Hungarian Jews arriving at Auschwitz-Birkenau, May 26,1944

"They asked for a translator, and because I spoke Hungarian, German and Slovak, I put my hand up And I stood beside this officer telling the people that those able and capable to walk would walk [to our barracks], and the old people and children -- he would send by truck."
"We would all be together, at the end. I translated all this to Hungarian ladies, including my aunt, with her two little children, and my Grandma. The officer told the mothers not to fuss, if they wanted to stay with their children. And he put them all together, on the side that went straight to the gas."
"We did not know where those people had gone for the first ten days. And this was my arrival to Auschwitz. Oskar Groening didn't kill with his hands. But he was part of that killing machinery."
Judy Lysy, Holocaust survivor, 86, Toronto

Famous photo of Hungarian Jews walking to the gas chamber


Oskar Groening, perhaps unsurprisingly, proffered an explanation of his enabling services to the Third Reich in its campaign to destroy the plague of Jewry in Europe, by emphasizing his minuscule role as simply someone following orders. His an unimportant job in the larger perspective of the giant machinery set in motion to eradicate the presence of a single ethnic-religious group of people from all walks of life, all ages and health conditions, rich and poor, influential and unnoticed, gifted and ordinary.

Before him, Adolf Eichmann also gave that rather unconvincing picture of himself as an obedient servant of the state, guilty of nothing more than attention to duty. In the case of Oskar Groening, the "bookkeeper" of Auschwitz, at that time an SS sergeant whose duty it was to sort and count funds taken from the murdered Jews and couriering the funds to Berlin, someone who stood guard on the train platform in Auschwitz welcoming the cattle cars delivering doomed Jews, he was merely following orders.

At the time, he informed Der Spiegel magazine in 2005, it was his understanding that destroying Jews represented a "necessary thing". Which puts him in league with the 20% of Germans invited to respond to a survey conducted in the American occupied zone of Germany following the war, who stated their agreement with Hitler's plan for the extermination of Jews.  Within a period of 57 days in 1944, 3.5 Jews per minute, 24 hours a day, seven days a week were murdered, in total 300,000 of the 437,000 Hungarian Jews who were deported to Auschwitz.

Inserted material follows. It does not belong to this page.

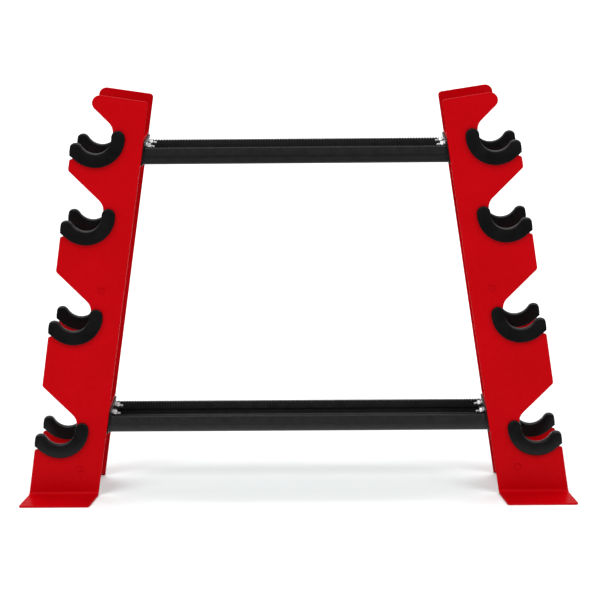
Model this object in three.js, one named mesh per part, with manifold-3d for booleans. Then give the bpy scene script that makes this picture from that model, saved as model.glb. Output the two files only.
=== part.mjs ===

Retired German judge Thomas Walther pledged himself to hunting down as many of those involved in enabling these atrocities as he could, and to bring them to the attention of the world, and to see justice done on behalf of the dead. At age 63 in 2006 he began his long journey to achieving justice for the dead, and to see that history recorded the truth as it happened. During the Kristallnacht riots of 1938 his father sheltered two Jewish families, teaching his son by example to do the right thing.

Mr. Groening, the former SS sergeant who acted as the point man for record-keeping and money-collection, has made his own amends with his conscience. Now a widower of 93 enjoying a comfortable well-earned pension, he managed a German glass factory after the war. He admits to having been at Auschwitz, speaking openly of his experiences. He did so to counter the denials, he claims, of Holocaust disbelievers, with the truthful memories of one who witnessed it.

He was, he now claims, a brainwashed zealot who believed the Nazi propaganda. And while he was involved in expediting the master plan of the Final Solution, he did not in fact, physically murder anyone. Such being the case he is innocent of any crime. "Groening will not deny anything" explained Mr. Walther. "He will only seek to diminish." But Judy Lysy is one of the Hungarian Jews living in Canada whom Mr. Walther sought out to interview, to gather evidence by which Mr. Groening will face justice.

It rankles retired justice Thomas Walther that of the 6,500 SS members who worked in Auschwitz, 49 of their number only were convicted of a crime. Many of the judges who did sit in judgment and the lawyers who defended those accused of war crimes themselves had Nazi pasts. Most Germans were unwilling and disinterested in revealing complicity in the Holocaust. It would do to sacrifice a few high-ranking officers to face the judgement of their crimes. That's what Nuremberg was for, after all.